Won't be blogging again unless I can find a freebie in our next hotel; after that I may persuade my friends at my next stop to allow me computer time. In the meantime, it's a big thank you to Anne for the use of her laptop and for a great dinner. What an advert for the blogosphere!

Thursday, February 01, 2007

Iconic locations

Seascape 3: Point Lobos State Reserve
A quick update before the personal tour manager arrives (Casey's found a new job!). Yesterday was wonderful, if unbelievable; a trawl through several iconic places left me feeling the movie of my life was taking over from reality. Under bright, hard-edged sunshine we visited Monterey, walked along Cannery Row, spotted Steinbeck's name appended to several locations, gawped at sharks and massive tuna in the Aquarium, drove through Carmel (where Clint Eastwood was the mayor) and walked in a coastal reserve among twisted cypress trees with the surf crashing below on the rocks and the racket of sea-lions barking from the offshore islands. A white crane balanced for hours on a mat of kelp and seals basked on the rocks.

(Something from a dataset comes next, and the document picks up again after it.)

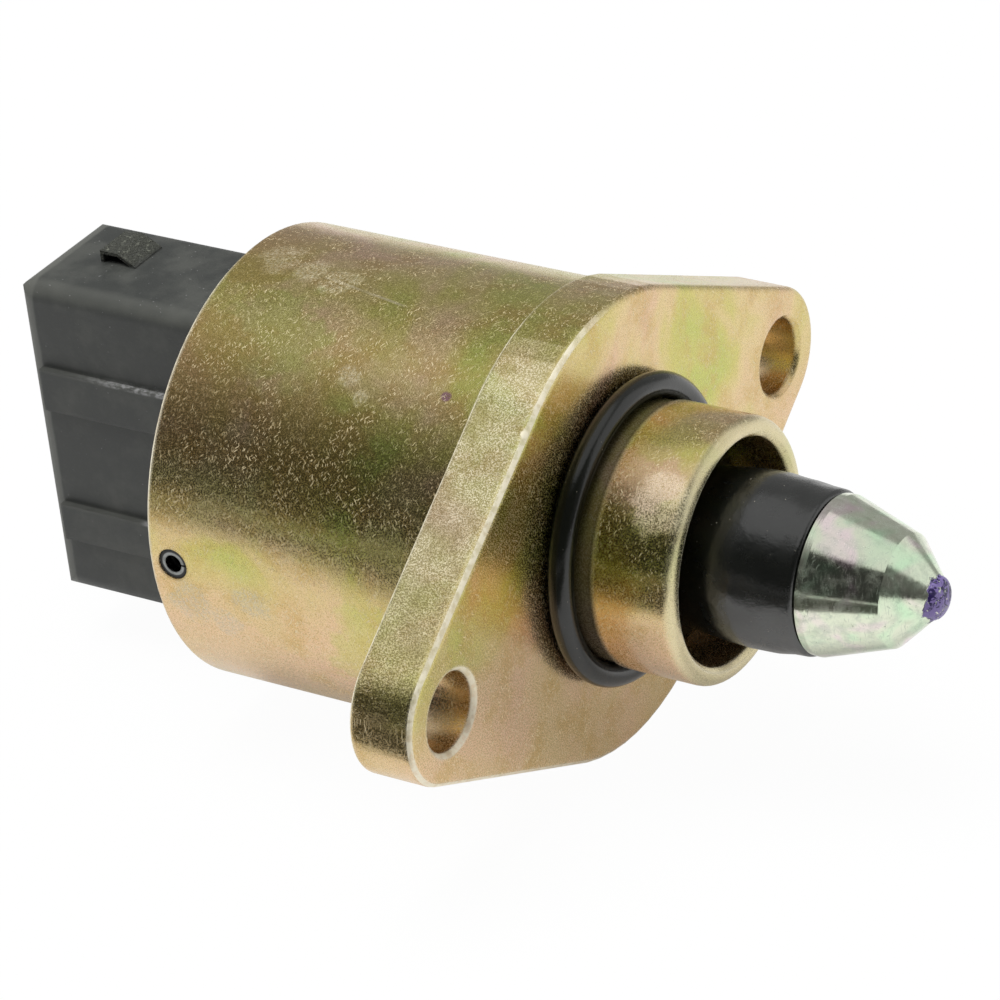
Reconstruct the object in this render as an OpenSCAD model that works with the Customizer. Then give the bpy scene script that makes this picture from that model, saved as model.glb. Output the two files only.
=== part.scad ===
// Idle air control valve: a small stepper motor in a flanged can screws a pintle in and out.
// X runs along the valve towards the pintle and Z is up.
// X = 0 is the flange face that meets the intake, on the axis of the valve.

/* [Motor can] */
// Outer diameter of the motor can
can_d = 32.2; // [32:0.1:36]
// Length of the can behind the mounting face
can_len = 28; // [27.5:0.1:32]
// Wall of the can
can_wall = 1.5; // [1.2:0.1:1.8]
// Bevel round the open rear rim of the can
rim_bevel = 0.25; // [0.1:0.05:0.5]

/* [Flange] */
// Thickness of the mounting flange
flange_t = 4.7; // [4:0.1:7]
// Diameter of the round middle of the flange
flange_d = 33.1; // [33:0.1:38]
// Distance between the two bolt holes
hole_pitch = 45; // [43:0.5:52]
// Diameter of the bolt holes
hole_d = 5.5; // [4.5:0.1:6.5]
// Radius of the rounded ends of the flange
lobe_r = 5; // [4.6:0.1:7]
// Fillet along the front edge of the flange
flange_fillet = 0.5; // [0.2:0.1:1]
// Rounding along the rear edge of the flange
flange_rear_fillet = 0.3; // [0.1:0.05:0.6]
// Bevel at the mouths of the bolt holes
hole_bevel = 0.3; // [0.1:0.05:0.6]
// Turn of the flange about the axis of the valve, in degrees
flange_turn = 3.7; // [0:0.1:30]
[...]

I kept being reminded of Golding's description of the ocean around the island in "Lord of the Flies", particularly the moment of Piggy's death. There is an awesome power in these long, deceptively gentle waves; when they funnel into the bays and inlets of the shoreline they foam and swirl with a deep roar.

As we headed for the car at sunset, with a good mile still to walk, a cheerful ranger told us that there was a mountain lion in the vicinity - he'd found the carcass of a deer the other day. Suddenly, the forest seemed a threatening place. We made it, though.